Two new exhibitions at the Jepson Center celebrate the legacy of Lorlee, Arnold Tenenbaum

Credit: Courtesy of Telfair Museums

Credit: Courtesy of Telfair Museums

Lorlee and Arnold Tenenbaum were longtime supporters of the arts in Savannah, and their patronage played a major role in helping Telfair Museums construct the Jepson Center.

Now, nearly three years after their tragic deaths a mere five days apart near the end of March 2020, the museum they helped build is staging two exhibitions celebrating both their legacy as collectors, and how that legacy has continued on through one of their children, Ann Tenenbaum.

Bold Expressions: The Collection of Lorlee and Arnold Tenenbaum” and “Photography’s Last Century: The Ann Tenenbaum and Thomas H. Lee Collection” combine to encompass nearly 140 works by 110 artists, a vast collection of creatives that Telfair Chief Curator and Director of Curatorial Affairs Crawford Alexander “Alex” Mann III says “could be a sort of peak of how many different artists we’re presenting at any particular moment.”

“One of the funny things about the show is that with two ensemble collections-based shows, neither of which is focused on a single artist or a single movement, you wind up with a lot of different names on the wall,” he went on to say.

Those “names” that Mann refers to are ones that many museum goers will likely be familiar with, art heavyweights like Andy Warhol, Cindy Sherman, Diego Rivera, Kara Walker and Edward Weston, to name a few. But mixed in amongst those luminaries are a number of lesser known Savannah artists, a reflection of how the city played a major role in the Tenenbaum’s collection habits.

“They have a Phillip Hampton work that they probably collected when Hampton was working at Savannah State University as a professor during the ‘50s and ‘60s,” noted Curator of Modern and Contemporary Art Erin Dunn. “So they have this drawing by him, and there are so many artists in the collection that they probably met at events around town and fell in love with their work or were really inspired by their work, and began that conversation with them and collecting them.”

Credit: Courtesy of Telfair Museums

Credit: Courtesy of Telfair Museums

The result is that both collections are highly eclectic, but also very relatable, gatherings of artwork that tell the very human stories of two couples who just loved art and purchased what spoke to them personally.

“We’ve been talking a lot about collecting,” explained Mann. “So there are really two levels of stories here. One level is Tennenbaum family, and the relationship between Ann and her family, and developing one’s own sense through this family relationship for collecting and an interest in art.”
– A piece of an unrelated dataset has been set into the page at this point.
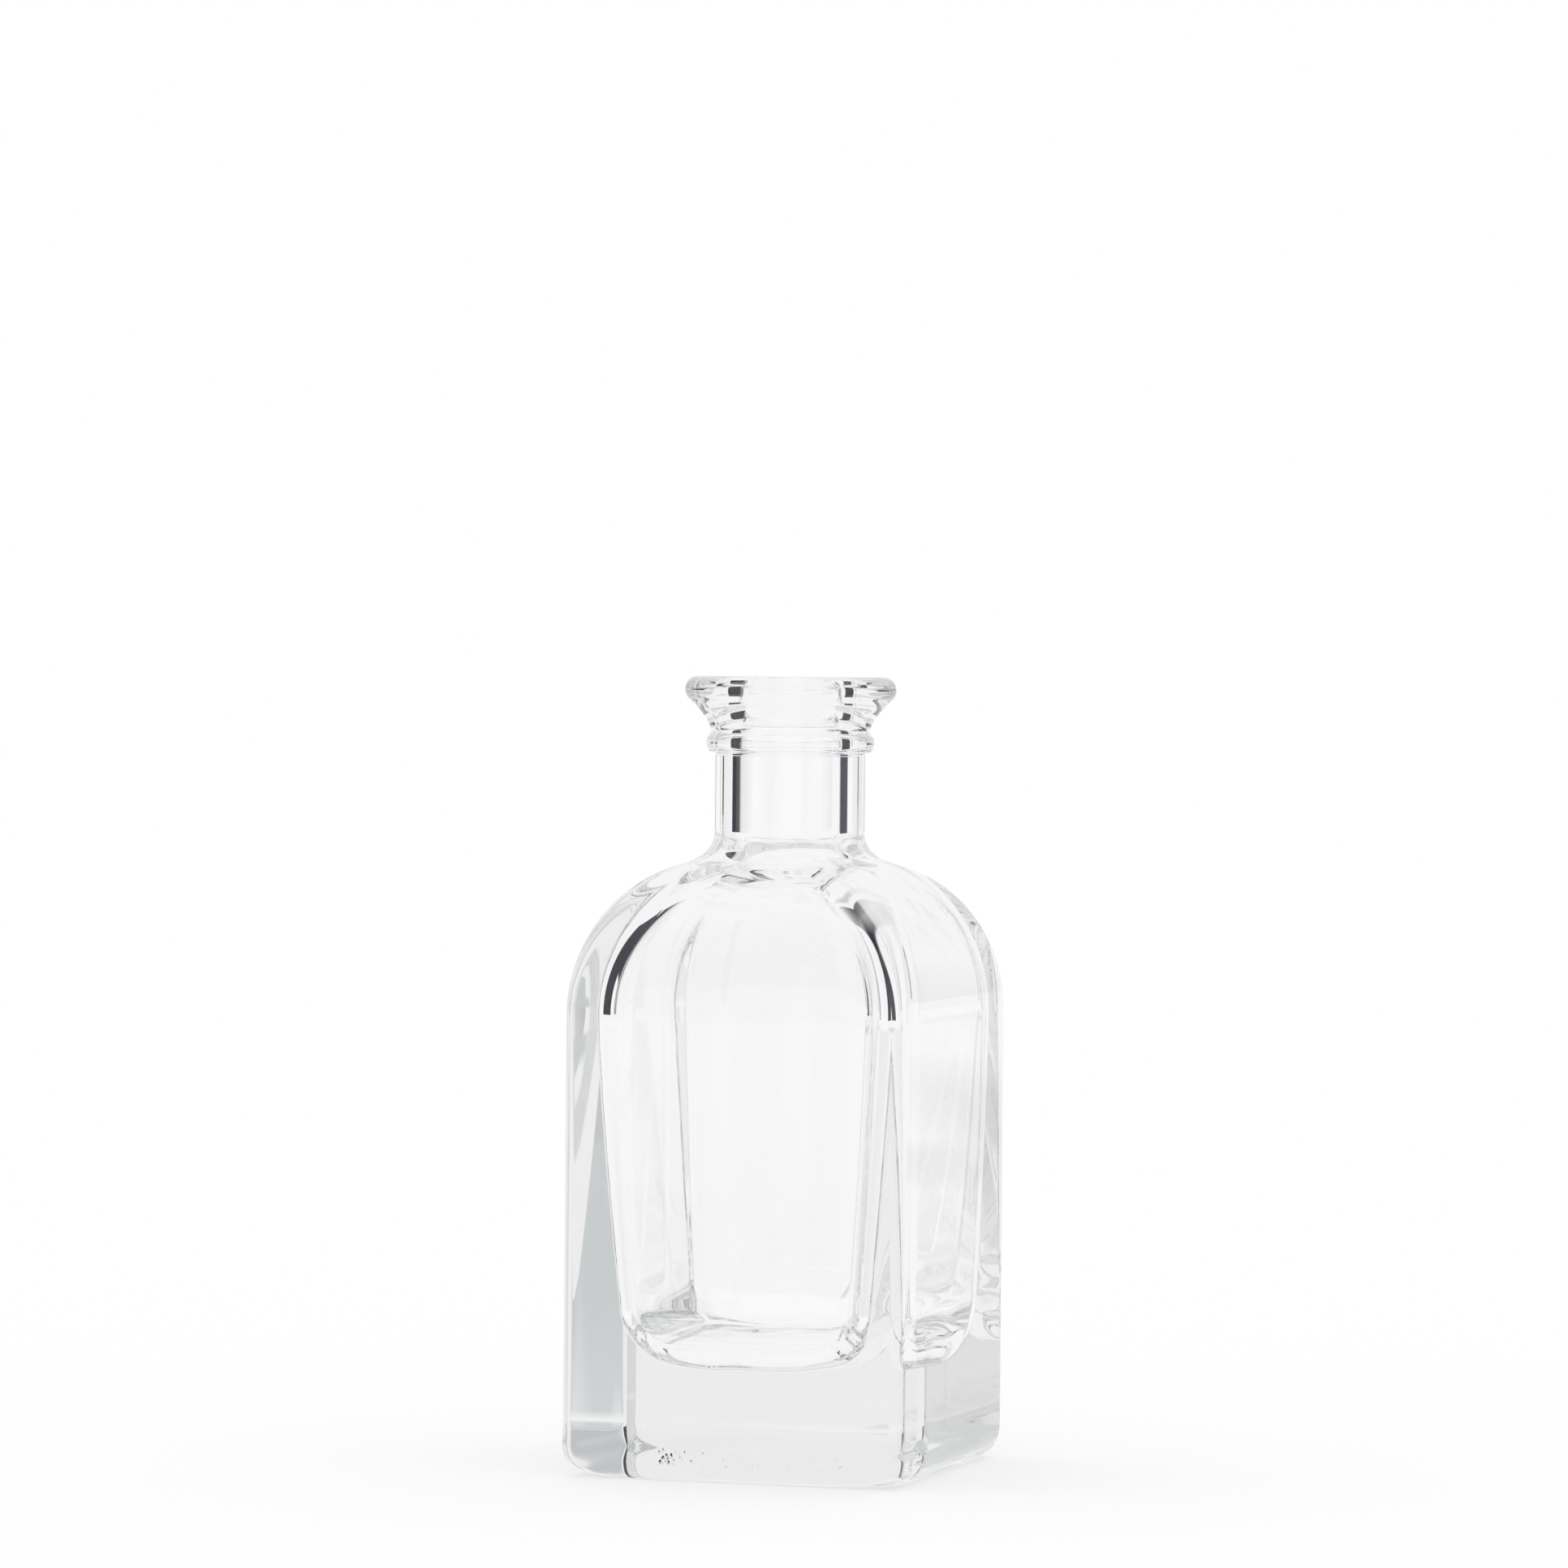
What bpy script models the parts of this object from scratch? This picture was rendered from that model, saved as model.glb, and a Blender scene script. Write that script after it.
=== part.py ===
"""Square apothecary bottle of clear glass, empty and open, at its real size in metres.

The bottle is one moulded piece. It is a stack of closed outlines joined into one skin:
up the outside from the recess under the base to the lip, over the mouth, and down the
bore and the cavity to the floor inside. Origin at the centre of the base, +Z up, and
the panels square to X and Y.
"""
import math

import bmesh
import bpy

# Body, outside
BODY_SIDE = 0.0500
BODY_HEIGHT = 0.0645
EDGE_RADIUS = 0.0019
HEEL_HEIGHT = 0.0047
HEEL_INSET = 0.0028
BASE_CORNER_RADIUS = 0.0088
BEARING_WIDTH = 0.0034
RECESS_DEPTH = 0.0013
RECESS_SLOPE_WIDTH = 0.0030

# Shoulder, neck and finish, outside
SHOULDER_HEIGHT = 0.0215
NECK_ROOT_RISE = 0.0040
NECK_DIAMETER = 0.0213
NECK_LENGTH = 0.0153
BEAD_HEIGHT = 0.00275
BEAD_PROJECTION = 0.00127
FLARE_HEIGHT = 0.00615
LIP_DIAMETER = 0.0300
LIP_EDGE_WIDTH = 0.00173
LIP_EDGE_ABOVE = 0.0019
LIP_EDGE_BELOW = 0.0018

# Mouth, bore and cavity
MOUTH_ROUNDING = 0.0018
BORE_DIAMETER = 0.0144
BORE_ROOT_RISE = 0.0060
SHOULDER_WALL = 0.0029
WALL_TOP = 0.0030
WALL_LOW = 0.0064
INSIDE_EDGE_RADIUS_TOP = 0.0070
INSIDE_EDGE_RADIUS_LOW = 0.0048
FLOOR_ROUNDING = 0.0090
FLOOR_CORNER_RADIUS = 0.0065
BASE_THICKNESS = 0.0150

# Shares, powers and angles
ROOT_START_SHARE = 0.25
WAIST_SHARE = 0.48
HEEL_CORNER_POWER = 5.0
BEAD_FULLNESS_POWER = 0.6
WALL_POWER = 1.3
LIP_JOIN_ANGLE = math.radians(48)

# Facets
FACETS_PER_QUARTER = 12
QUARTERS = 4
HEEL_STEPS = 6
SHOULDER_STEPS = 11
ROOT_STEPS = 4
BEAD_STEPS = 6
FLARE_STEPS = 4
LIP_STEPS = 7
MOUTH_STEPS = 4
WALL_STEPS = 4
FLOOR_STEPS = 5

# Glass
GLASS_COLOUR = (0.93, 0.95, 0.945, 1.0)
GLASS_ROUGHNESS = 0.02
GLASS_IOR = 1.52
SMOOTH_ANGLE = math.radians(40)

# Heights and half widths that follow from the sizes
HALF_SIDE = BODY_SIDE / 2
NECK_RADIUS = NECK_DIAMETER / 2
BORE_RADIUS = BORE_DIAMETER / 2
LIP_RADIUS = LIP_DIAMETER / 2
SHOULDER_TOP = BODY_HEIGHT + SHOULDER_HEIGHT
BEAD_BOTTOM = SHOULDER_TOP + NECK_LENGTH
BEAD_MIDDLE = BEAD_BOTTOM + BEAD_HEIGHT / 2
LIP_MIDDLE = BEAD_BOTTOM + BEAD_HEIGHT + FLARE_HEIGHT
RIM_TOP = LIP_MIDDLE + LIP_EDGE_ABOVE
CEILING = SHOULDER_TOP - SHOULDER_WALL
FLOOR_ROUNDING_TOP = BASE_THICKNESS + FLOOR_ROUNDING


def clear_scene():
    for old in list(bpy.data.objects):
        bpy.data.objects.remove(old, do_unlink=True)


def outline(half, corner_radius, height):
    """Points of a square of this half width with round corners; a circle where both match.

    The facets lie on the flats, so a panel is exactly its half width from the axis.
    """
    straight = half - corner_radius
    step = math.pi / 2 / FACETS_PER_QUARTER
    radius = corner_radius / math.cos(step / 2)
    points = []
    for quarter in range(QUARTERS):
        turn = quarter * math.pi / 2
        centre_x = straight * math.sqrt(2) * math.cos(turn + math.pi / 4)
        centre_y = straight * math.sqrt(2) * math.sin(turn + math.pi / 4)
        for facet in range(FACETS_PER_QUARTER):
            angle = turn + (facet + 0.5) * step
            x = centre_x + radius * math.cos(angle)
            y = centre_y + radius * math.sin(angle)
            points.append((x, y, height))
    return points


def circle(radius, height):
    return outline(radius, radius, height)


def shares(steps, first=0):
    """Even shares from 0 to 1, starting at the given step."""
    return [step / steps for step in range(first, steps + 1)]


def bend(start, corner, end, share):
    """A point of the curve that leaves start towards corner and arrives at end from corner."""
    rest = 1 - share
    across = rest * rest * start[0] + 2 * rest * share * corner[0] + share * share * end[0]
    up = rest * rest * start[1] + 2 * rest * share * corner[1] + share * share * end[1]
    return across, up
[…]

“But then on the second level, what do you collect? What do you like? How do you make your choices? How is your collection a creative activity for you as an individual? And how have these different couples pursue that within their own art, and how did they live with their art as well.”

“One of the questions I always get as a curator is, ‘How do I find art for my home,’ or, ‘How do I begin to collect artists?” Dunn added. “And my advice to them is to really go out and to really start looking, and introducing yourself to artists, and start going to shows. And I think these two exhibitions are prime examples of what happens when you are able to make those connections and find things that you love and really invest in it, and know that it’s going to be in your home surrounding you, and you get to look at it everyday.”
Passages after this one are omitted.